The big difference is that we understand chips: We know what kind of elements does an integrated circuit need (gates, registers) and we understand how each of the low- and high-level and elements work. Reverse engineering in this case is puzzle reconstruction with very strong priors. On the other hand, we are truly clueless for brains: we do not know how "algorithms" are run in brains, if there are any simple computing units, how memory is stored ... All what we have are some guesses and statistics.


Or perhaps the brain works nothing like a CPU.

(The very idea that it does is actually laughable, akin to medieval fantasists imagining that flying machines must have huge white wings with fleshy feathers.)


Yes, a brain does not work like a CPU. As noted by another user in this thread, understanding brain is a considerably harder problem. "CPUs are deliberately engineered so that their different functions are nicely decoupled and easy to reason about but brains are the result of a very messy evolutionary process" -SilasX


I think it's partly the regular, simple, easy to understand structure that makes the approach outlined in this paper fail so badly. Because CPUs are made up of a number of simple, regular pieces connected in a way that's generic and easy to reason about, each of which is general enough to be used across many kinds of programs, knocking out individual transistors and observing the effects on the output of complex programs doesn't tell you much. Which parts of the CPU are used for a particular "behaviour" depends on the whims of the programmer and the compiler's optimisation passes as much as anything else.


Engineers are also the result of a very messy evolutionary process ;)


Being the result of a messy evolutionary process doesn't give you any special insight into other messy evolutionary processes.

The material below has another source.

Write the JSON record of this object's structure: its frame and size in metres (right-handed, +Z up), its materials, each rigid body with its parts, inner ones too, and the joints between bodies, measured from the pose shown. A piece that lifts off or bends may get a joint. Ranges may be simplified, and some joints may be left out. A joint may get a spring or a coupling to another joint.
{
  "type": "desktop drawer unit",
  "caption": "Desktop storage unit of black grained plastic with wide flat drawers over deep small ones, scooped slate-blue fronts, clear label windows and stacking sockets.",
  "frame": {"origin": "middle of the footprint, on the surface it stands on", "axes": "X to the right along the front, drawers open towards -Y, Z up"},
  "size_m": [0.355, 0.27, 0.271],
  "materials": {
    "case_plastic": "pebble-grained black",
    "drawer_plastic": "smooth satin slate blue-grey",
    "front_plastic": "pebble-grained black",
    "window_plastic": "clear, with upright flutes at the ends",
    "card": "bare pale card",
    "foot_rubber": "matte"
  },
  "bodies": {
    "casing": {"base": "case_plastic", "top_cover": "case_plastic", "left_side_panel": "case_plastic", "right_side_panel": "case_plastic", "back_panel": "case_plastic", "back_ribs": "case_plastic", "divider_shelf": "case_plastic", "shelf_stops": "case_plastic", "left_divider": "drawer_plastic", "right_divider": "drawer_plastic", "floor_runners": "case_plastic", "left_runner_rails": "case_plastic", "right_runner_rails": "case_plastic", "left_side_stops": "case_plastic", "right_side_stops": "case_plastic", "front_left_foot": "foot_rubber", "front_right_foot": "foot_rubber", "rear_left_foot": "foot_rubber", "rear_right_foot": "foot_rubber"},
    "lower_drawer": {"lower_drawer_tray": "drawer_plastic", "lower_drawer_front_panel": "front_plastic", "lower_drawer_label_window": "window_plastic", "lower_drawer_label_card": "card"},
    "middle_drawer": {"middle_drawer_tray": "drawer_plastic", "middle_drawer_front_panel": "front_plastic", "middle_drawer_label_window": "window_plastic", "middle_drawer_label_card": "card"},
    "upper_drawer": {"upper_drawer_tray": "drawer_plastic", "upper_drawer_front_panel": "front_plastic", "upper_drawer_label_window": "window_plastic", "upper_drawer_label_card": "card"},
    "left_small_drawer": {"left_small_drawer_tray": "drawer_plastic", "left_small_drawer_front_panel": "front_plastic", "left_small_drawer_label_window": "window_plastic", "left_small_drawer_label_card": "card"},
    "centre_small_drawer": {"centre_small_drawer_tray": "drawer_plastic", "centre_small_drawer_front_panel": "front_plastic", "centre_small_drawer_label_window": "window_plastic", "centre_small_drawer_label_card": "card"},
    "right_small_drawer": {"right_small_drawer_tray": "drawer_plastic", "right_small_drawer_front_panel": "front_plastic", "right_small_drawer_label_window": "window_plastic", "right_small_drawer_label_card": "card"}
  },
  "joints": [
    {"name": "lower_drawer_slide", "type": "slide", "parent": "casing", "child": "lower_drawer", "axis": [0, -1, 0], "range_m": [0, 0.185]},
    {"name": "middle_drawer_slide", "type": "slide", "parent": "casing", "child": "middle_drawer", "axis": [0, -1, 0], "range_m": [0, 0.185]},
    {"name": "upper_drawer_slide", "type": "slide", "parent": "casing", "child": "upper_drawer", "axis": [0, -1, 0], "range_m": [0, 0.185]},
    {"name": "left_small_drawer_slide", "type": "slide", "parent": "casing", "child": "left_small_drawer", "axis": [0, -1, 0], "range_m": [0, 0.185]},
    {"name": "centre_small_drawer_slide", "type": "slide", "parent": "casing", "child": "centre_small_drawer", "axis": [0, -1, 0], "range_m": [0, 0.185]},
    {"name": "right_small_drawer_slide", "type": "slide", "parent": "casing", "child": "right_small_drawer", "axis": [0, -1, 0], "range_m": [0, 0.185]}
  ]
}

I don't think that "maybe we could understand the brain if we had a very detailed picture" is the same as "the brain works like a CPU".


Nobody is claiming it does.


So maybe we should synthesize a (probably huge) photograph of a chip, whose network would correspond to one brain ... and then hand it to hackers, as a reverse engineering challenge :-)

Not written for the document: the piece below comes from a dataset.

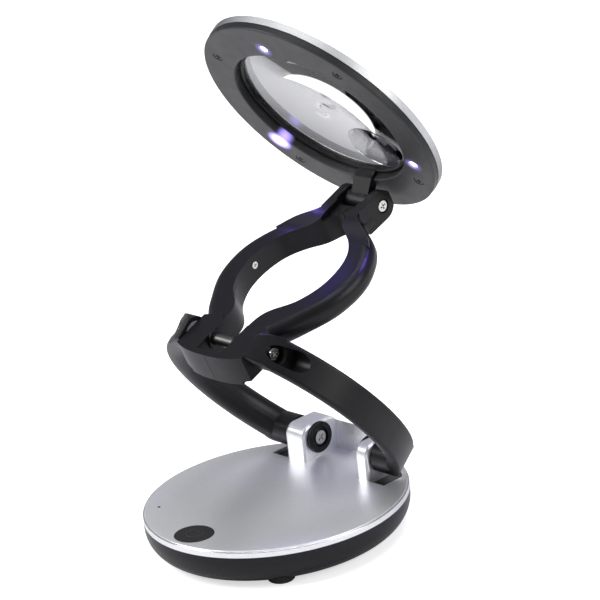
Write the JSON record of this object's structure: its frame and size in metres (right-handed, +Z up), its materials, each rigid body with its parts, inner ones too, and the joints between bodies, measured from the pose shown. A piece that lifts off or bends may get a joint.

The problem then transfers to synthesizing such a network on a chip :)


We could start with something very small, like a worm.


So? We know how chips work, we make them! Going from a picture is much easier, you know exactly what you are looking at. Not just the individual structures, but we also already know what kind of higher level structure to expect. There is nothing unknown about what we see on a chip, by definition (we could not have made it in the first place).


Semiconductor manufacturing is very planar - it's made up of many layers on top of each other, with some interconnecting features or vias between layers. It's a best-case scenario for reverse engineering with photography.